My answer (as to most things): cognizance. Let’s articulate the inner monologue in solving a Hard (though fairly simple) analytical problem.
The Snowman Problem
You’ve got a 5×5 grid of Unicode snowmen at a tea party. When you blow a whistle, every snowman must move to a new space. But a snowman can only move to a cardinally adjacent square, and we can’t end up with two snowmen sharing the same square.
How should the snowmen move to do this? Or prove it’s impossible.
Start by trial and error. Draw arrows on a whiteboard. Tear bits of paper into ☃ stand-ins. Make little groups that can move successfully. But no matter how you arrange them, one seems left without nowhere to go.
By this point, we might suspect impossibility. But how can we prove it?
Let’s try decomposing the problem. How about a 2×2 grid? In that case, the solution is simple. Maybe I can use this simple solution to generate more complex solutions: for 4×4 grids, I can repeat this smaller scheme in each corner.
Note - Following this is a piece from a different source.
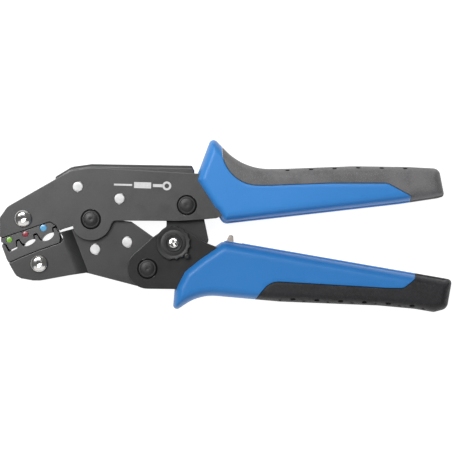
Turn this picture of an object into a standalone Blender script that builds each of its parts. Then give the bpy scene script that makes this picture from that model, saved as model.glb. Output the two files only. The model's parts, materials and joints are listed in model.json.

But that only works for boards with even widths and heights.
So, generalizing, maybe odd-sided boards can’t be solved! But if we try the next-largest grid, we see that 2×3 can be readily solved with a slightly altered “looping” approach.
3×4 is just two 2×3 boards next to each other, so that’s solved, too. Studying composition a little more, you’ll find that we can combine 2×2 and 2×3 boards to solve any even-sided or even-by-odd-sided board.
But 3×3 seems just as hard as 5×5. Notice that if we could solve 3×3, we’d be done, since we could make a 5×5 from it by adding a 2×2 and two 2×3s. So we’ve just reduced the problem to a simpler one.
What makes 3×3 so hard? Intuitively, there’s always an “odd man out.” What else is different about 3×3 and 5×5 from all the other cases we’ve considered? Well, both side lengths are odd. The boards that worked have at least one even side length. And one of the properties of even numbers is that an even number times any other number is always even. Aha: “hard” boards have an odd number of squares.
How else does parity apply to this problem? Consider a snowman’s coordinates. A snowman at (1, 1) must move to (0, 1), (1, 0), (2, 1), or (1, 2). A snowman at (2, 2) moves to (1, 2), (2, 1) (3, 2), or (2, 3). Notice: either the X or Y coordinate must change parities when moving.
Let’s consider this result graphically. Overlay a checkerboard over our problem. Now it’s clear: a snowman on a black space must move to a white space, and vice versa. But when there are an odd number of squares, there will be one more square of one color than the other.
Since only one snowman can occupy each space, at least one snowman will have nowhere to go when the colors are uneven.
A 5×5 board has an odd number of squares, meaning it has more tiles of one color than another. Which will make the move impossible. QED.
I suspect that most who excel at Hard problems have no idea how they solve them. This example illustrated a number of key approaches: reduction, composition, (failed) induction, synthesis, comparison and contrast, and visualization. Once mastered, we could use these techniques to solve problems in any number of fields.
I realized recently that some of these techniques are a bit like playing Set! with the problem space. Which parameters restrict us most? Which parameters are similar? Are some irrelevant? I imagine we could devise more apparently innocent games to train lateral thinking.